- **SUPPLIED DATA**
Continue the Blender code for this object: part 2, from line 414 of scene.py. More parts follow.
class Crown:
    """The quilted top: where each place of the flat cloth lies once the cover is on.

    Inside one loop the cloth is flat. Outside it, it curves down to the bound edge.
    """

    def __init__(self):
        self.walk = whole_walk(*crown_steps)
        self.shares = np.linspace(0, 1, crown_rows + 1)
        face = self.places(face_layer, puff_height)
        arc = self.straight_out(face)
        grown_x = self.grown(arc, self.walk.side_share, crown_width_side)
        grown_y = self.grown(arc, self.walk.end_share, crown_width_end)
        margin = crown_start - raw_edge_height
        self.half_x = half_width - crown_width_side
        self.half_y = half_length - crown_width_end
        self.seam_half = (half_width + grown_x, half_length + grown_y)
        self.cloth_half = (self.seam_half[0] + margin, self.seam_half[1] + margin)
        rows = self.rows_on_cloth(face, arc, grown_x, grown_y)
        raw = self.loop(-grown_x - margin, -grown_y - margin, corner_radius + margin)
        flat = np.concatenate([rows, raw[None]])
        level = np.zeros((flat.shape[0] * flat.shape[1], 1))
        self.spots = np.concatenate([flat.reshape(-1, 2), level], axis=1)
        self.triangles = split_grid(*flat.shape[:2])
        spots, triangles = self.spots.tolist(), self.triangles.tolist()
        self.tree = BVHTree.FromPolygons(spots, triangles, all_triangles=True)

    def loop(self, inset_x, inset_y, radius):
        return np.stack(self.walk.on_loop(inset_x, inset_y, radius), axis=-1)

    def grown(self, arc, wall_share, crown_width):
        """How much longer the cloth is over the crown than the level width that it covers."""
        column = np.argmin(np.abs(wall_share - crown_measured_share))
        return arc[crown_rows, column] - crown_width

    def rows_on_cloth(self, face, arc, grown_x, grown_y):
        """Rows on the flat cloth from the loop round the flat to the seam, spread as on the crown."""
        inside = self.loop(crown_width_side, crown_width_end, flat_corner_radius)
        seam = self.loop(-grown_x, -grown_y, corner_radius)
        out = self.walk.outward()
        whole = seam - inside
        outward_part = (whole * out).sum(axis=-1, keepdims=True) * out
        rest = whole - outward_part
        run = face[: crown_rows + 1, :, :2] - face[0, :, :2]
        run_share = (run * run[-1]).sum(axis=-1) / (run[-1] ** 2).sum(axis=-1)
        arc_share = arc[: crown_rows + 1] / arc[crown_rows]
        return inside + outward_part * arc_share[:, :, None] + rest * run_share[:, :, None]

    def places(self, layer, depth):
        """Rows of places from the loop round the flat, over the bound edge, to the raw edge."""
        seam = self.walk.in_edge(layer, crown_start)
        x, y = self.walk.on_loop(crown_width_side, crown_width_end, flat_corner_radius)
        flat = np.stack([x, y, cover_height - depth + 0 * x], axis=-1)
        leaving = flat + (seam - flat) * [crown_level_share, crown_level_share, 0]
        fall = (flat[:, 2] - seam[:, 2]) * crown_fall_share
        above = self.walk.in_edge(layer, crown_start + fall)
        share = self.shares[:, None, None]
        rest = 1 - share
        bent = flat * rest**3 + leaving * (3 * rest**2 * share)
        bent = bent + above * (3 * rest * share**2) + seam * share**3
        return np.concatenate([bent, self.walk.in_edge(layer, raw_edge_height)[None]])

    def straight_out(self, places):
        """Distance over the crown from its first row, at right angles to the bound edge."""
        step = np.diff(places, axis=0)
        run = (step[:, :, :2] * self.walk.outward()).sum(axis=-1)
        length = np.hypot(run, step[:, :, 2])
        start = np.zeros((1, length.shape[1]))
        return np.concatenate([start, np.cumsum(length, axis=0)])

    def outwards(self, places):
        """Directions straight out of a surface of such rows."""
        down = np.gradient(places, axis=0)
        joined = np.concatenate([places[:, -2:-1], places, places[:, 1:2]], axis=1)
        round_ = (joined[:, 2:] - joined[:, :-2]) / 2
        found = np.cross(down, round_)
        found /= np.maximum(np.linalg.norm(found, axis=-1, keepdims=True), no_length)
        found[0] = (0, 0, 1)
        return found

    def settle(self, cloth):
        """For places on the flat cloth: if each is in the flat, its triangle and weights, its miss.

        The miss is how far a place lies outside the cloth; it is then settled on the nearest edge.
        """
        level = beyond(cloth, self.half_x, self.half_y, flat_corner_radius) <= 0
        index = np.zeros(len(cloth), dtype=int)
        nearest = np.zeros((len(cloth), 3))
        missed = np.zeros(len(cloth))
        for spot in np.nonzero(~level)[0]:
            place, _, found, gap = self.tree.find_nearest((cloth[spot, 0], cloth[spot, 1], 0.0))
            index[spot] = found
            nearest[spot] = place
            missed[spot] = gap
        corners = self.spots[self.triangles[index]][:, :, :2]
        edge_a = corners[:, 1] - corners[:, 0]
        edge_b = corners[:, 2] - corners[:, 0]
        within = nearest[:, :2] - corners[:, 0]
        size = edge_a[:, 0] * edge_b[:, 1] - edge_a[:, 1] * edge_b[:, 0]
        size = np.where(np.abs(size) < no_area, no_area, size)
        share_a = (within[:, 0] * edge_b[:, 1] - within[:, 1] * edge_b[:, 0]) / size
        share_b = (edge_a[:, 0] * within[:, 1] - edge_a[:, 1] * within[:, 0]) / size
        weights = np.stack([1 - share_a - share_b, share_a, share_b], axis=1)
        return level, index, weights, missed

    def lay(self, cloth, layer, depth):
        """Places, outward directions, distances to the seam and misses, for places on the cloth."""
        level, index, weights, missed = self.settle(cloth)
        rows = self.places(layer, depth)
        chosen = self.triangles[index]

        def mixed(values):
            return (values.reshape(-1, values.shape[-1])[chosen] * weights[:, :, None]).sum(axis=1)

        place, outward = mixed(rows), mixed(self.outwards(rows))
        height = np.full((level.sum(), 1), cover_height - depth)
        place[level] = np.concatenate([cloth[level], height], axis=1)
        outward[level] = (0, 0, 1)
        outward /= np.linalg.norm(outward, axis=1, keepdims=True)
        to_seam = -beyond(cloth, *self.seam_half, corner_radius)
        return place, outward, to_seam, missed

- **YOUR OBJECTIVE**
Begin with the first line of the data above and, please, print each line exactly until you have printed the line containing "return arc[crown_rows, column]"; print nothing else.

- **SOLUTION TO THE PROBLEM**
Continue the Blender code for this object: part 2, from line 414 of scene.py. More parts follow.
class Crown:
    """The quilted top: where each place of the flat cloth lies once the cover is on.

    Inside one loop the cloth is flat. Outside it, it curves down to the bound edge.
    """

    def __init__(self):
        self.walk = whole_walk(*crown_steps)
        self.shares = np.linspace(0, 1, crown_rows + 1)
        face = self.places(face_layer, puff_height)
        arc = self.straight_out(face)
        grown_x = self.grown(arc, self.walk.side_share, crown_width_side)
        grown_y = self.grown(arc, self.walk.end_share, crown_width_end)
        margin = crown_start - raw_edge_height
        self.half_x = half_width - crown_width_side
        self.half_y = half_length - crown_width_end
        self.seam_half = (half_width + grown_x, half_length + grown_y)
        self.cloth_half = (self.seam_half[0] + margin, self.seam_half[1] + margin)
        rows = self.rows_on_cloth(face, arc, grown_x, grown_y)
        raw = self.loop(-grown_x - margin, -grown_y - margin, corner_radius + margin)
        flat = np.concatenate([rows, raw[None]])
        level = np.zeros((flat.shape[0] * flat.shape[1], 1))
        self.spots = np.concatenate([flat.reshape(-1, 2), level], axis=1)
        self.triangles = split_grid(*flat.shape[:2])
        spots, triangles = self.spots.tolist(), self.triangles.tolist()
        self.tree = BVHTree.FromPolygons(spots, triangles, all_triangles=True)

    def loop(self, inset_x, inset_y, radius):
        return np.stack(self.walk.on_loop(inset_x, inset_y, radius), axis=-1)

    def grown(self, arc, wall_share, crown_width):
        """How much longer the cloth is over the crown than the level width that it covers."""
        column = np.argmin(np.abs(wall_share - crown_measured_share))
        return arc[crown_rows, column] - crown_width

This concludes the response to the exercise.